If you are leading a team responsible for innovation on some level, the best thing you can do is to give the team a sense that it is an outsider team, separate from the company and a little special for that. Doing so will give team members a feeling of being outsiders (albeit within the team) with the freedom to break rules, question assumptions and do things in their own way even when that way contradicts the corporate way.
Of course, if you do this, you need to ensure that your team really is apart from the organisation.
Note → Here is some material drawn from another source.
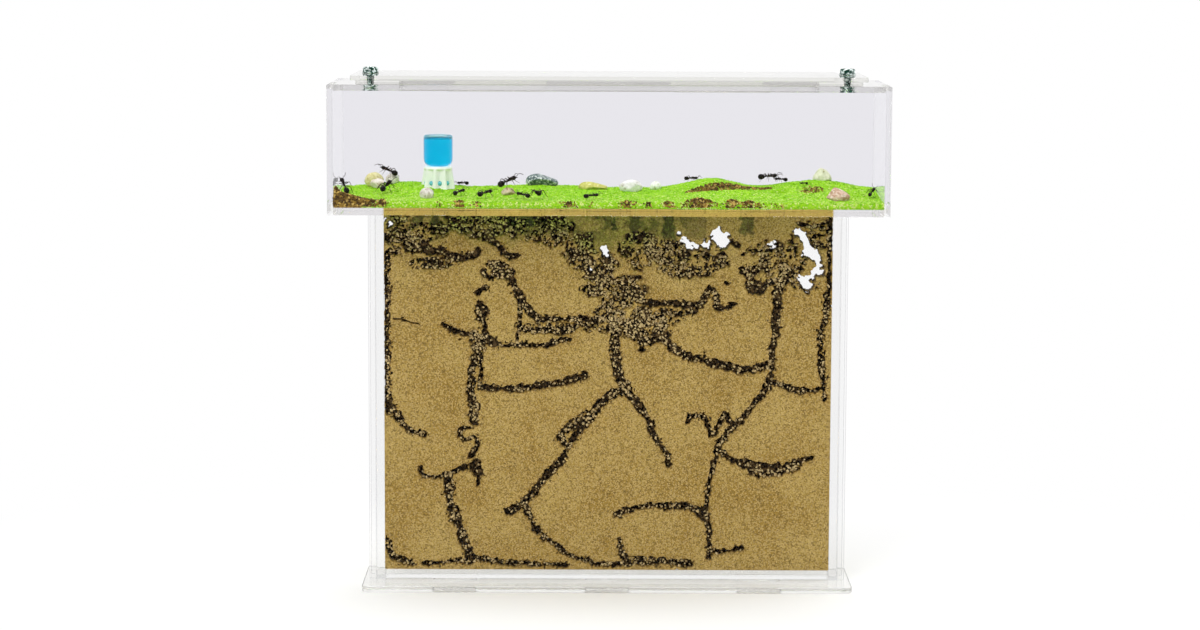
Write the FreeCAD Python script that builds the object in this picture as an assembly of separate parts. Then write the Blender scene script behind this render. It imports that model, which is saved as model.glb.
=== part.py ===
"""Ant habitat: a foraging arena box on an upright sand nest, on a flat base plate.

Millimetres.  The origin is the middle of the base plate's underside, +Z is up, X runs
along the habitat's width and -Y is its front.  Every physical piece is one node, written
to parts/NODE.step.
"""
import FreeCAD, Part
import math
import os

V = FreeCAD.Vector

# ------------------------------------------------------------------ driving sizes, mm
# Base plate: it reaches past the nest at both ends
BASE_REACH = 2.25
BASE_DEPTH = 44.0
BASE_SHEET = 2.5
BASE_CORNER = 3.0

# Nest: two clear sheets with a slab of sand between them, set back under the arena's ends
NEST_SETBACK = 15.0
NEST_HEIGHT = 155.7
NEST_SHEET = 2.5
SAND_DEPTH = 8.0
SPACER_WIDTH = 3.8
SPACER_INSET = 2.6
NEST_TAB_WIDTH = 18.0
NEST_TAB_PITCH = 64.0

# Arena box
ARENA_WIDTH = 230.0
ARENA_DEPTH = 60.0
ARENA_HEIGHT = 53.2
ARENA_SHEET = 2.5
FLOOR_SHEET = 3.0
FINGER_WIDTH = 39.2
FINGER_PITCH = 91.8
END_FINGER_WIDTH = 20.0
JOINT_PLAY = 0.05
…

If you tell them they are outsiders, but criticise members for doing things in new ways or for questioning corporate hegemony, team members will not feel that they are outsiders and, worse, will have reduced trust for you.
Taking teams off site can only help in terms of giving them a sense of independence from the company. Hiring temporary office space for the duration of the project would be ideal, but possibly not realistic. Encouraging teleworking and holding meetings off-site, however, is more realistic and can encourage a sense of being special outsiders.
Corporate Spirit Is Fine and Good But...
Corporate spirit is all fine and good. It ensures employees understand the strategic vision of the firm, fit in and can determine whether or not they are doing well. Corporate spirit can drive firms and give employees a sense of belonging to something special.
But, corporate spirit is not necessarily so good for creativity. Creative thinkers tend to be outsiders who are uncomfortable conforming to standards, especially those that do not make sense to them. Moreover, people who are not exceptionally creative may feel more creative if they feel they are outsiders.
What this means is that if you want to enable a high level of innovation in your company, you need to make some people feel like full-time outsiders. Being 20% outsiders does not seem to work if performance reviews judge people using traditional, corporate, standards.
On the other hand, if your organisation is a relatively new one with fresh ideas and a sense of being outsiders in an established sector, you have tremendous freedom to break old rules and establish new ones. Exploit this opportunity while it lasts.